Several topics were discussed including:
- FATF members agreeing to strengthen FATF governance and accountability. This will be carried out by increased exposure and engagement of ministers and senior officials.
- FATF member expansion: Saudi Arabia is currently fulfilling the necessary requirements to be granted membership and FATF and the Saudi Government have put together a mutually agreed timeframe and action plan.
- Combating the Financing of Terrorism was a continued major topic, with a discussion on how, since their last report in 2015, terrorist financing has evolved, and updates were provided of the largest terrorism threats globally and their behaviour.

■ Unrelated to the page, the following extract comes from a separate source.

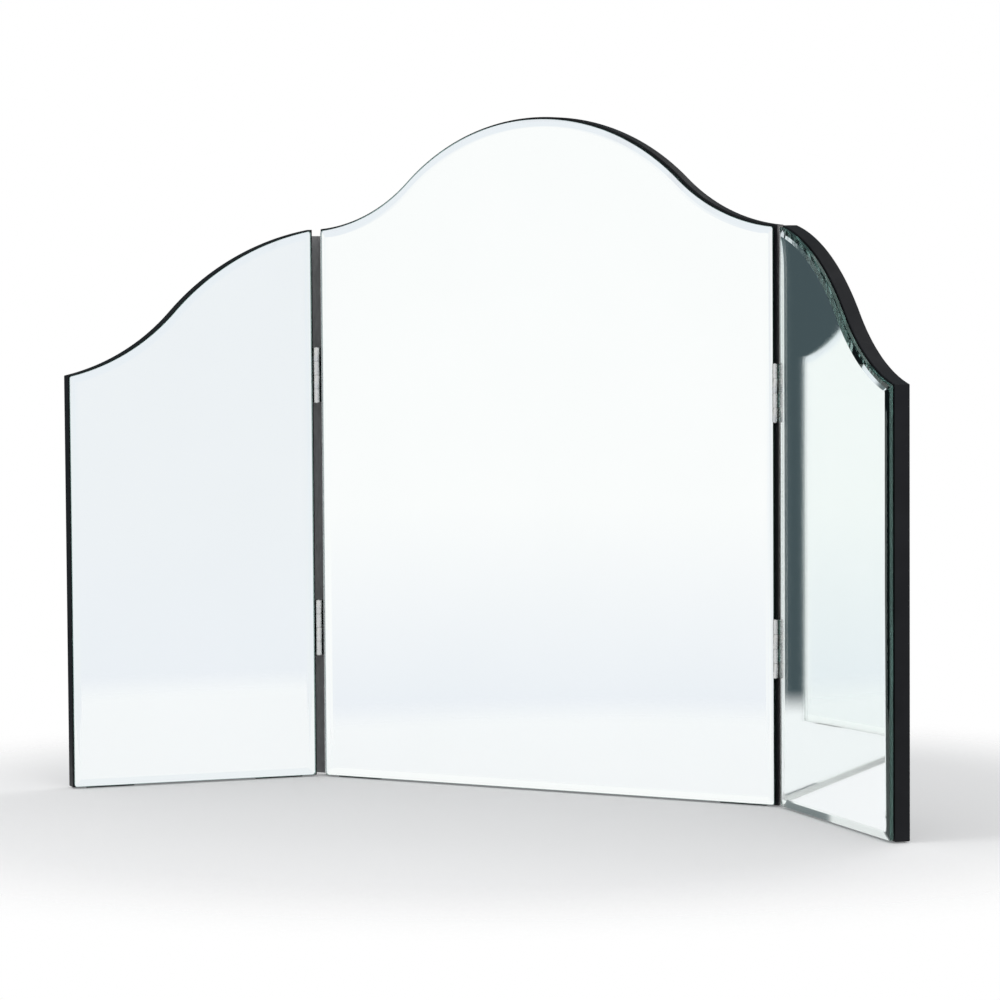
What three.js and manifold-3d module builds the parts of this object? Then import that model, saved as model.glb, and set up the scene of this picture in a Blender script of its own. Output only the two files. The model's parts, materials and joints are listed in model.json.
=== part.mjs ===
// Tabletop makeup mirror. Three frameless mirror panes with bevelled edges are taped to black
// backboards, and butt hinges at the two joints let the outer panels, the wings, swing forward.
//
// Millimetres, +Z up, the mirror faces -Y and stands on Z = 0. The origin is the middle of its
// footprint. Each panel is drawn flat in a group of its own: X runs along the panel, Y = 0 is the
// plane of the hinge pins, and +Y goes back through the glass and the board.

import * as THREE from 'three';
import { mergeVertices } from 'three/addons/utils/BufferGeometryUtils.js';
import Module from 'manifold-3d';

const wasm = await Module();
wasm.setup();

// Mirror panes. The joint height is that of the panes' top corners beside the joints, above the
// table. The arch rises above it and the wings' outer corners lie below it.
const CENTRE_PANE_WIDTH = 412;
const JOINT_HEIGHT = 450;
const CENTRE_ARCH_RISE = 87;
const WING_TOP_FALL = 116;
const GLASS_THICKNESS = 4;
const BEVEL_WIDTH = 6;
const BEVEL_DEPTH = 1.2;
const GLASS_CORNER_RADIUS = 2;

// Curves of the top edges: a crown that turns down into a hollow shoulder.
const CENTRE_SHOULDER_RADIUS = 139;
const CENTRE_END_SLOPE = THREE.MathUtils.degToRad(5.6);
const WING_SHOULDER_RADIUS = 167;
const WING_START_SLOPE = THREE.MathUtils.degToRad(10.8);
const WING_END_SLOPE = THREE.MathUtils.degToRad(12.2);

// Backboards, a little larger than the glass on their free edges, and most along the arch.
const BOARD_THICKNESS = 12;
const BOARD_RIM = 0.8;
const CENTRE_TOP_RIM = 1.8;

// Mounting tape between glass and board, and the gap that two seated pieces keep.
const TAPE_THICKNESS = 0.4;
const TAPE_WIDTH = 25;
const TAPE_END_MARGIN = 30;
const TAPE_SIDE_MARGIN = 40;
const SEAT_GAP = 0.3;

// How far the wings stand folded, and the gap between their edges when they are folded shut.
const LEFT_FOLD_ANGLE = THREE.MathUtils.degToRad(50);
const RIGHT_FOLD_ANGLE = THREE.MathUtils.degToRad(41.2);
const CLOSED_WINGS_GAP = 1.4;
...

- FATF has adopted amendments to the FATF Recommendations to encompass the increasing use of virtual assets for money laundering and terrorist financing. Exchanges and wallet providers are now required to be licensed/registered and supervised by a national authority and need to implement anti-money laundering and counter terrorist financing systems and controls.
- Two Risk-Based Approach Guidance papers on the Life Insurance Sector and the Securities Sector. These papers have been published and are available through the FATF website – Firms in the life insurance or securities sector are encouraged to read the relevant paper which highlights risks depending on the products and services involve and what firms should put in place to mitigate vulnerabilities.
- FATF has put a focus on developing guidance on digital identity, which will focus on reliability and features of digital IDs and their use in the financial sector.
Three more countries have been added to FATF’s Grey List- the list of jurisdictions with strategic deficiencies. Currently the Grey and Black Lists include:
|Jurisdiction with strategic deficiencies (Grey List)||Jurisdiction subject to a FATF call on its members and other jurisdictions to apply counter-measures (Black List)||Jurisdictions subject to a FATF call on its members and other jurisdictions to apply enhanced due diligence measures (Black List)|
|The Bahamas||Democratic People's of Republic of Korea (DPRK)||Iran|
|Trinidad and Tobago|
Liberty Mutual Insurance Europe SE has been fined by the UK regulator, the Financial Conduct Authority (FCA) for failing to adequately oversee its third party claims and complaints procedures.
The insurer had outsourced many administrative functions in order to sufficiently target mobile phone insurance to retail customers, however this third party was not overseen adequately enough, and many claims and complaints were not handled fairly.
This fine was made public only after the FCA published a thematic review setting out regulatory expectations for the mobile phone insurance market. The FCA’s original fine of £7,544,000 was discounted to £5,280,800.
Abu Dhabi Commercial Bank (ADCB) has been fined £25,000 by Jersey Financial Services Commission for transferring a deceased man’s funds without the correct system and controls within its authorisation procedures. The bank notified the regulator once the mistake was discovered. The fine was considered marginal due to the fact that it was not a case of fraud but a mistake within the bank’s procedures.
The FCA has fined Tesco Personal Finance plc GB 16.4 million for its failures in conducting “due skill, care and diligence” in protecting customers from a cyber-attack in November 2016.
Cyber attackers were able to manipulate a design flaw in the banks debit cards which led to thousands of unauthorised transactions. The regulator found the bank’s cyber-security procedures were appropriate but not being applied in practice.
Cyber security has become an increasingly hot topic by financial regulators globally, with firms now expected to implement strong systems and controls to protect the Firm and its Customers from cyber-attacks.